Typical practice: For accurate ΔH_fus values, samples should be pure and properly prepared to avoid enrichment or mismatch with reference materials. Measurements are typically reported at a standard pressure (often 1 atm) and the corresponding melting temperature T_m.

Influence of pressure, composition, and phase behavior

Pressure effects: For most substances, ΔH_fus is defined at a reference pressure (often 1 atm). The actual latent heat can vary slightly with pressure, and the melting point shifts with pressure according to the Clapeyron relation. In some substances, especially those with unusual volumetric behavior upon fusion, the pressure dependence can be more pronounced.
Impurities and mixtures: In mixtures or impure solids, partial melting or eutectic behavior can complicate the interpretation of ΔH_fus. The measured value may reflect a combination of phase transitions rather than a single, well-defined fusion event.
Polymorphism: Materials that crystallize in multiple polymorphs can have different fusion enthalpies for each form. In such cases, reporting the specific polymorph and preparation conditions is essential for reproducibility.

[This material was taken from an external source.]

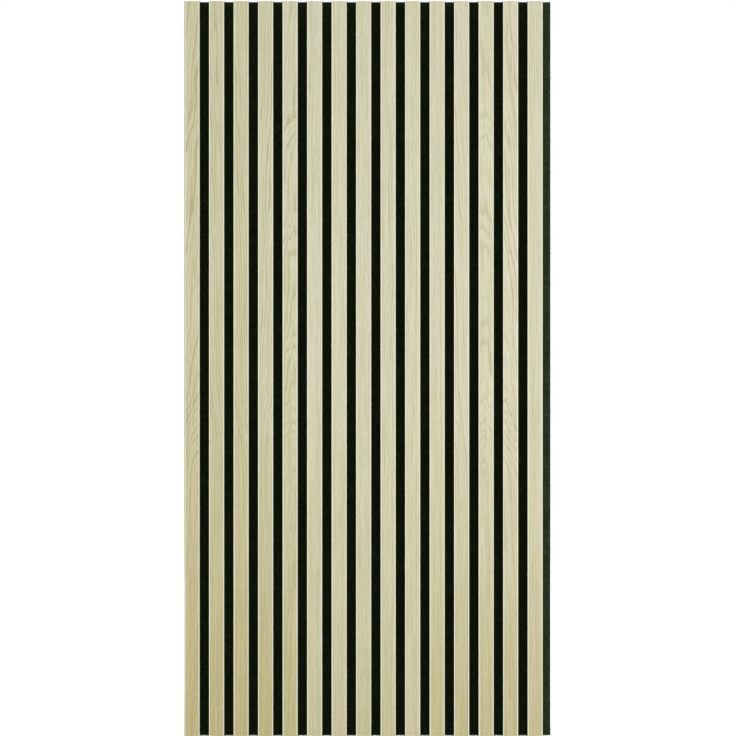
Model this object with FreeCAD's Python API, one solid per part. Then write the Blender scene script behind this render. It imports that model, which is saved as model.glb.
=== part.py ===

Applications and significance

Energy storage and thermal management: The latent heat of fusion is central to latent heat storage systems, where phase-change materials absorb or release heat during melting or solidification to regulate temperatures or store thermal energy.
Materials processing: Melting and solidification processes in metallurgy, crystal growth, and polymer processing rely on fusion enthalpies to predict energy requirements and control microstructure.
Environmental and geophysical relevance: Ice formation and melting influence climate dynamics, glacier movement, and seasonal heat transfer in soils and bodies of water. The substantial enthalpy of fusion in ice drives energy exchange between the solid earth and hydrosphere.
Modeling and standards: Accurate ΔH_fus values are used in computational models of phase equilibria, calorimetric databases, and standard-state thermodynamics. Researchers and engineers consult compilations that tabulate ΔH_fus alongside other thermophysical properties for materials of interest.